Over time, repeating the same relaxing behaviors in the same environment strengthens your sleep cues, making it easier to fall asleep and stay asleep—directly enhancing both fitness progress and mental health.
Building Daily and Weekly Recovery Rituals
Designing a recovery-focused home space is only the first step. The real impact comes from consistent use through simple, realistic routines.
Some examples of daily and weekly rituals include:
- Five minutes of mobility and deep breathing in the morning before checking your phone
- Short foam rolling sessions after strength training days
- A weekly “reset” session with longer stretching, massage tools, and guided relaxation
- Evening wind-down routine with light stretching, journaling, and soft music
- Periodic “digital detox” moments where your recovery space is strictly screen-free
By scheduling these mini-rituals just as intentionally as your workouts, you send a clear message that recovery is a central part of your fitness and mental health strategy, not optional extra credit.

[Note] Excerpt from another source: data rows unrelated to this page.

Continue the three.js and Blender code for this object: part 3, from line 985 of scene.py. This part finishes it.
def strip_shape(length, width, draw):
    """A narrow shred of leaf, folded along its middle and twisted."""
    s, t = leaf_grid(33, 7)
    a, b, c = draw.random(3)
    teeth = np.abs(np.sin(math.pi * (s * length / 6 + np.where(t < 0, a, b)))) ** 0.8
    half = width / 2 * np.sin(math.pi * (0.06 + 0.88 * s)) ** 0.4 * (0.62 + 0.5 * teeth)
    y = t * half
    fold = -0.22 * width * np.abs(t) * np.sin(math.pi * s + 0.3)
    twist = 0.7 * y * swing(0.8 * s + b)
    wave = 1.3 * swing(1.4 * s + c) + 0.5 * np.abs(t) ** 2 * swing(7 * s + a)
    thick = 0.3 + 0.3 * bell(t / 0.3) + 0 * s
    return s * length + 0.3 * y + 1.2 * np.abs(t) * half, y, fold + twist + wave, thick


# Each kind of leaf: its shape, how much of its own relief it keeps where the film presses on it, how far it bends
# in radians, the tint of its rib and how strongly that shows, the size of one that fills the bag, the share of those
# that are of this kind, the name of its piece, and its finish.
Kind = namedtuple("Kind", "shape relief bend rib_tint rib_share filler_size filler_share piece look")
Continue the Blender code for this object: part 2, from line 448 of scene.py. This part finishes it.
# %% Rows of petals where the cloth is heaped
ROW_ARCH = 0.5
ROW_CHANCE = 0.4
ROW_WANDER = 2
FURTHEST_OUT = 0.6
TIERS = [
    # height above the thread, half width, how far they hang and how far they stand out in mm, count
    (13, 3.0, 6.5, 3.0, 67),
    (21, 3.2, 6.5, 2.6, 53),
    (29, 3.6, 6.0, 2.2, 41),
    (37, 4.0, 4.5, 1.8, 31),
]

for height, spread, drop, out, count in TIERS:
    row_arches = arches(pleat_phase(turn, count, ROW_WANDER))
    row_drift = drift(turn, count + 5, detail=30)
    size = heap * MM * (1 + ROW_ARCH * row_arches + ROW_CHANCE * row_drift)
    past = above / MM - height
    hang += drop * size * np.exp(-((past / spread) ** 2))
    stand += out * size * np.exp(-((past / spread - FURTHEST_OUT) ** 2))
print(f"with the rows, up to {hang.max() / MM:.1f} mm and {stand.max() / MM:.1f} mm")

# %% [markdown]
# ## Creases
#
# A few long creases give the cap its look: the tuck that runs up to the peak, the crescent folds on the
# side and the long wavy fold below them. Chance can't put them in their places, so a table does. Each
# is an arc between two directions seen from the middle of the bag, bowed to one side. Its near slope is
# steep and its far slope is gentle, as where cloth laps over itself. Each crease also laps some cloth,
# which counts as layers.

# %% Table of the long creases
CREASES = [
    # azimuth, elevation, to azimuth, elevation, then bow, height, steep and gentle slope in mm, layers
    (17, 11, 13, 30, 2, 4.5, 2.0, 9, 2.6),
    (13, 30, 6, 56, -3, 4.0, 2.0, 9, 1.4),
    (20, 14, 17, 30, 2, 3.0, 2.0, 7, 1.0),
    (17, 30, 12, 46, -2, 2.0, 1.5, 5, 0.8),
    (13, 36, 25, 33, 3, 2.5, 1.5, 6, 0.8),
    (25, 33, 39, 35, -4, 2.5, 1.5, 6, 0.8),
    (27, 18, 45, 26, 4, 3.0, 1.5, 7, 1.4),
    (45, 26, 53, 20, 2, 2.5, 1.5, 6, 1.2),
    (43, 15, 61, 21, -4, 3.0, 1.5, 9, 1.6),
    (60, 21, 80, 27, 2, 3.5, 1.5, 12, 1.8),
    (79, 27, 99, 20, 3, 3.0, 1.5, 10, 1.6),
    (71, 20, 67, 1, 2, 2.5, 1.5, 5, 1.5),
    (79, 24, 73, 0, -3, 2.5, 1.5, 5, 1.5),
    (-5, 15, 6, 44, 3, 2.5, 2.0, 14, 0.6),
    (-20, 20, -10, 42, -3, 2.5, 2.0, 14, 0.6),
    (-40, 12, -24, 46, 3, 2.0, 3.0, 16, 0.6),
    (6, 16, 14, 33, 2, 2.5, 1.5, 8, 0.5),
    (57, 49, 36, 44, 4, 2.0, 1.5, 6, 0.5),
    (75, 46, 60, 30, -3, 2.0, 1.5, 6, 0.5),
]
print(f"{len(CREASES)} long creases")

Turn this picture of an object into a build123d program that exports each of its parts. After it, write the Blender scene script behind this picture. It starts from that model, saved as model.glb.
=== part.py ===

Adapting Your Space Over Time
Your needs will change as your training load, work schedule, and personal circumstances evolve. A recovery-focused home space should be flexible. You may start with a simple mat and lamp in the corner of a bedroom and gradually add new tools, better lighting, or sound equipment as you learn what helps you the most.
Regularly reassessing how you feel in the space is useful. If it starts to feel cluttered, noisy, or associated with work tasks, take time to reset. Remove unnecessary items, refresh the layout, or adjust the lighting and sound. The most effective recovery environment is the one you are drawn to use, day after day.
By intentionally shaping a recovery-focused home space, you create a practical foundation for better fitness performance, more stable mental health, and a more sustainable approach to wellness overall.